Share prices over 2022 rallied strongly despite the deterioration in the market environment. Strong cash generation, rational industry supply growth (i.e. limited) and ongoing strength in order volumes and order backlogs was behind the performance.
Valuations were (very) cheap on an earnings and price-to-book measures at the start of 2022.
Against this backdrop, BSL’s underperformance vs US peers stands out. In our view the de-rate of BSL relative to US peers is unsustainable. BSL screens well vs US peers on both valuation metrics, and opportunities for growth.
Figure 9: US steel companies have significantly outperformed BSL over 2022.
- Nucor (largest US steel maker): 3Q EPS topped analyst forecasts, with EPS of $6.50. This was down from $7.28 earned in the prior quarter driven by lower steel prices/margins. Nucor’s December guidance for 4Q22 was below Street at $4.25-35 reflecting the continued fall in US steel prices. NUE's returns profile has improved in recent years thanks to a doubling of market share, and strong cash generation, which has been used to lower leverage and reduce shares on issue by 20% since 2017.
- United States Steel (second largest US steel maker): in December, the company commented that commercial steel demand in the US is better and scrap prices have begun to increase. Flat-rolled customer inquiries are accelerating, and spot steel selling prices are improving. 2022 is expected to be the second-best year from an earnings perspective. The company is also planning to buy back $150m of common stock. Market earnings estimates for 2023 which halved from March to October 2022 as steel prices fell have now stabilised.

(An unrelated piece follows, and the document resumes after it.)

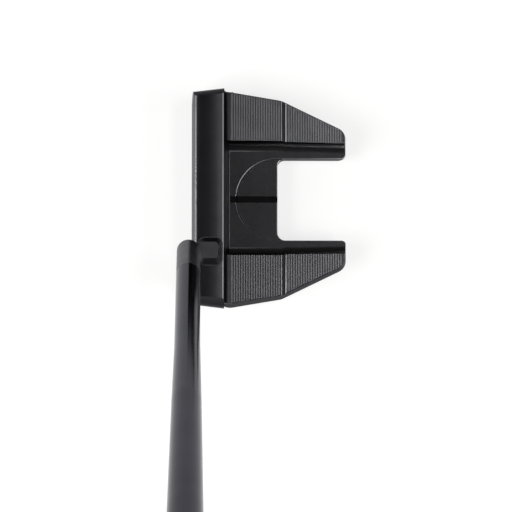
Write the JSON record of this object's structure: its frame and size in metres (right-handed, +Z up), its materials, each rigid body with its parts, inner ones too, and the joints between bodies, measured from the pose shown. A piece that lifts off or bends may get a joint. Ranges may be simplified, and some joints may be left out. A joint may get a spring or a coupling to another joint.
{
  "type": "mallet putter",
  "caption": "Right-handed mallet putter: crowned face bar, two milled wings round an open rear notch, short offset neck, flared steel shaft and pistol grip.",
  "frame": {"origin": "centre of the sole's flat, on the centre line of the sight line, in the plane that rests on the ground", "axes": "+X from the strike face to the rear of the head, +Y to the toe, +Z up out of the sole"},
  "size_m": [0.0879, 0.3842, 0.8385],
  "materials": {
    "body_black": "milled, bead blasted and black anodised",
    "steel_black": "black vapour-deposited coat, satin",
    "pad_rubber": "thin damping sheet",
    "line_fill": "black sight-line fill, flush and glossy",
    "fastener": "machine screws, dark zinc",
    "weight_steel": "turned stainless steel",
    "nylon": "natural nylon",
    "adhesive": "cured epoxy",
    "shaft_chrome": "smoky black chrome, polished",
    "tape": "double-sided masking tape",
    "grip_rubber": "moulded rubber, matte, fine pattern",
    "cap_rubber": "hard moulded rubber"
  },
  "bodies": {
    "root": {"head_body": "body_black", "sole_plate": "steel_black", "damping_pad": "pad_rubber", "sole_screws": "fastener", "toe_weight": "weight_steel", "heel_weight": "weight_steel", "toe_weight_washer": "nylon", "heel_weight_washer": "nylon", "alignment_line": "line_fill", "neck": "steel_black", "neck_screw": "fastener", "shaft_bond": "adhesive", "shaft": "shaft_chrome", "grip_tape": "tape", "grip": "grip_rubber", "grip_cap": "cap_rubber"}
  },
  "joints": []
}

- Steel Dynamics (third largest US steel maker): in December the company provided FY22 earnings guidance of $4.10-$4.14 which was ahead of market estimates of $3.84 per share. Steel Dynamics has returned 50% of net income to shareholders over the last 5 years (dividends + share buybacks) with the balance sheet approaching a net cash position. Steel Dynamics sees steel consumption remaining steady, whilst its fabricated steel order backlog remains historically high.
Potential Impact of Australian Carbon Tax
The Australian Government has released (January 2023) a design proposal for the “Safeguard Mechanism”, which is effectively a carbon tax by another name. The proposal calls for high-emitting industrial facilities to cut or offset greenhouse emissions from FY24. The Government has a target of reducing national emissions by 43% in 2030 versus 2005 levels. This is an interim target towards the government's net zero by 2050 ambition.
For high-emitting companies like BSL (11m tonnes p.a. or around 2% of national emissions), reducing or offsetting carbon emissions will come at a cost. Just over two-thirds of BSL steel volumes are produced in Australia, which will be exposed to the proposed policy.
We expect BSL will need to purchase carbon offsets to meet the requirements of the new policy.
It is difficult for a steel mill (specifically a coal-fired blast furnace) to have a step change in carbon efficiency. BSL talks to an anticipated 11% improvement in carbon emissions between 2018-2030, which implies a less than 1% carbon efficiency improvement per year.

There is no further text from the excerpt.